| AIM |
Reproduce the data exactly.

--- start of MATERIAL PROVIDED ---

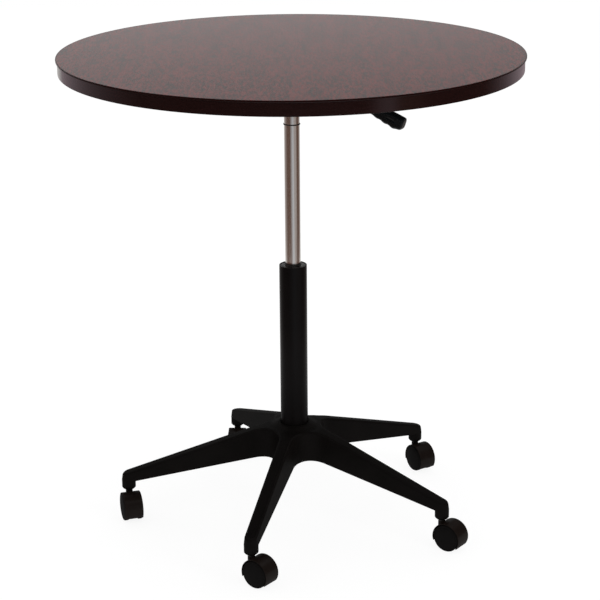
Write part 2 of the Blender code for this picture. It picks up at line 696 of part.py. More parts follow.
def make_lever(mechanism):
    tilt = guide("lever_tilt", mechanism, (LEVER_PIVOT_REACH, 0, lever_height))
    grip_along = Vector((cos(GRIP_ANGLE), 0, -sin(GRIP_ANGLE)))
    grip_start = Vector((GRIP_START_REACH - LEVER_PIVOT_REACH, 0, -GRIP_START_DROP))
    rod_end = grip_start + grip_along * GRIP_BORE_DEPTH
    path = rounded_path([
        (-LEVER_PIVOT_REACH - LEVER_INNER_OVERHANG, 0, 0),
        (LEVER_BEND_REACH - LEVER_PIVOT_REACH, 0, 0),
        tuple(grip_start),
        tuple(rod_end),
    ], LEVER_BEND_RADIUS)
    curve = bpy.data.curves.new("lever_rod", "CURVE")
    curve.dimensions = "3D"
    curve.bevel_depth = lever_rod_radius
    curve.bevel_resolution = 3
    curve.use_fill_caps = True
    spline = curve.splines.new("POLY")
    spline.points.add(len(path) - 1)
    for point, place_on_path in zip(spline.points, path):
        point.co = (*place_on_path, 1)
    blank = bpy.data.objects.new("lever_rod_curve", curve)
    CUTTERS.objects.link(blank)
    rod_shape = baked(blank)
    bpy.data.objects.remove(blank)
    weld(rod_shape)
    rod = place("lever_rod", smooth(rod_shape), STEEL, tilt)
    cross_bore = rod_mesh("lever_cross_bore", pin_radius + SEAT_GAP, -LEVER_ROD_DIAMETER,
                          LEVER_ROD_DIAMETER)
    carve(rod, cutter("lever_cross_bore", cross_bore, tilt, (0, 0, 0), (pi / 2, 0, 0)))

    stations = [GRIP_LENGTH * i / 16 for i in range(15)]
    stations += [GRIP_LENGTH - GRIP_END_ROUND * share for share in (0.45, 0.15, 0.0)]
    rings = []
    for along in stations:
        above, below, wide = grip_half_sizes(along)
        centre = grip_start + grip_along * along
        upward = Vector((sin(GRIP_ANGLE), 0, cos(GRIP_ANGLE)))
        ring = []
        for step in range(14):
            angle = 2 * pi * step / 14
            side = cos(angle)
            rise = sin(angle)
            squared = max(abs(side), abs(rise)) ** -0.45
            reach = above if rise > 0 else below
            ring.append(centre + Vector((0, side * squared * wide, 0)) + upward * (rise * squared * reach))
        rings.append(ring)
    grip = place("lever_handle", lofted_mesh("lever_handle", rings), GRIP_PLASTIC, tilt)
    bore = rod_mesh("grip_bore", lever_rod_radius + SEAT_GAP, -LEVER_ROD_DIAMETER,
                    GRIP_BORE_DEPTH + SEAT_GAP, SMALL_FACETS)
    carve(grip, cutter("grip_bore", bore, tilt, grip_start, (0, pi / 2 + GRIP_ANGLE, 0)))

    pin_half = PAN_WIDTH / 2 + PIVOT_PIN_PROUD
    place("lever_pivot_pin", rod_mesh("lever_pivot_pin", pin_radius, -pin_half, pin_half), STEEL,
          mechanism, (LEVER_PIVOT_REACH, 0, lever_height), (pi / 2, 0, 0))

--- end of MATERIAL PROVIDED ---

| EXERCISE RESPONSE |
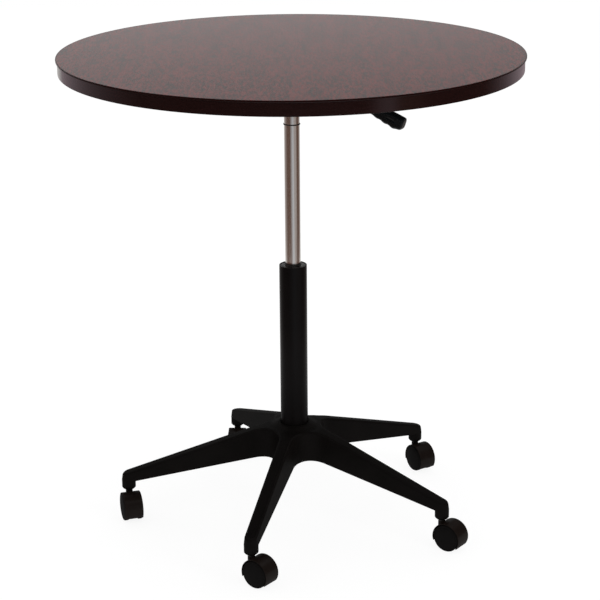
Write part 2 of the Blender code for this picture. It picks up at line 696 of part.py. More parts follow.
def make_lever(mechanism):
    tilt = guide("lever_tilt", mechanism, (LEVER_PIVOT_REACH, 0, lever_height))
    grip_along = Vector((cos(GRIP_ANGLE), 0, -sin(GRIP_ANGLE)))
    grip_start = Vector((GRIP_START_REACH - LEVER_PIVOT_REACH, 0, -GRIP_START_DROP))
    rod_end = grip_start + grip_along * GRIP_BORE_DEPTH
    path = rounded_path([
        (-LEVER_PIVOT_REACH - LEVER_INNER_OVERHANG, 0, 0),
        (LEVER_BEND_REACH - LEVER_PIVOT_REACH, 0, 0),
        tuple(grip_start),
        tuple(rod_end),
    ], LEVER_BEND_RADIUS)
    curve = bpy.data.curves.new("lever_rod", "CURVE")
    curve.dimensions = "3D"
    curve.bevel_depth = lever_rod_radius
    curve.bevel_resolution = 3
    curve.use_fill_caps = True
    spline = curve.splines.new("POLY")
    spline.points.add(len(path) - 1)
    for point, place_on_path in zip(spline.points, path):
        point.co = (*place_on_path, 1)
    blank = bpy.data.objects.new("lever_rod_curve", curve)
    CUTTERS.objects.link(blank)
    rod_shape = baked(blank)
    bpy.data.objects.remove(blank)
    weld(rod_shape)
    rod = place("lever_rod", smooth(rod_shape), STEEL, tilt)
    cross_bore = rod_mesh("lever_cross_bore", pin_radius + SEAT_GAP, -LEVER_ROD_DIAMETER,
                          LEVER_ROD_DIAMETER)
    carve(rod, cutter("lever_cross_bore", cross_bore, tilt, (0, 0, 0), (pi / 2, 0, 0)))

    stations = [GRIP_LENGTH * i / 16 for i in range(15)]
    stations += [GRIP_LENGTH - GRIP_END_ROUND * share for share in (0.45, 0.15, 0.0)]
    rings = []
    for along in stations:
        above, below, wide = grip_half_sizes(along)
        centre = grip_start + grip_along * along
        upward = Vector((sin(GRIP_ANGLE), 0, cos(GRIP_ANGLE)))
        ring = []
        for step in range(14):
            angle = 2 * pi * step / 14
            side = cos(angle)
            rise = sin(angle)
            squared = max(abs(side), abs(rise)) ** -0.45
            reach = above if rise > 0 else below
            ring.append(centre + Vector((0, side * squared * wide, 0)) + upward * (rise * squared * reach))
        rings.append(ring)
    grip = place("lever_handle", lofted_mesh("lever_handle", rings), GRIP_PLASTIC, tilt)
    bore = rod_mesh("grip_bore", lever_rod_radius + SEAT_GAP, -LEVER_ROD_DIAMETER,
                    GRIP_BORE_DEPTH + SEAT_GAP, SMALL_FACETS)
    carve(grip, cutter("grip_bore", bore, tilt, grip_start, (0, pi / 2 + GRIP_ANGLE, 0)))

    pin_half = PAN_WIDTH / 2 + PIVOT_PIN_PROUD
    place("lever_pivot_pin", rod_mesh("lever_pivot_pin", pin_radius, -pin_half, pin_half), STEEL,
          mechanism, (LEVER_PIVOT_REACH, 0, lever_height), (pi / 2, 0, 0))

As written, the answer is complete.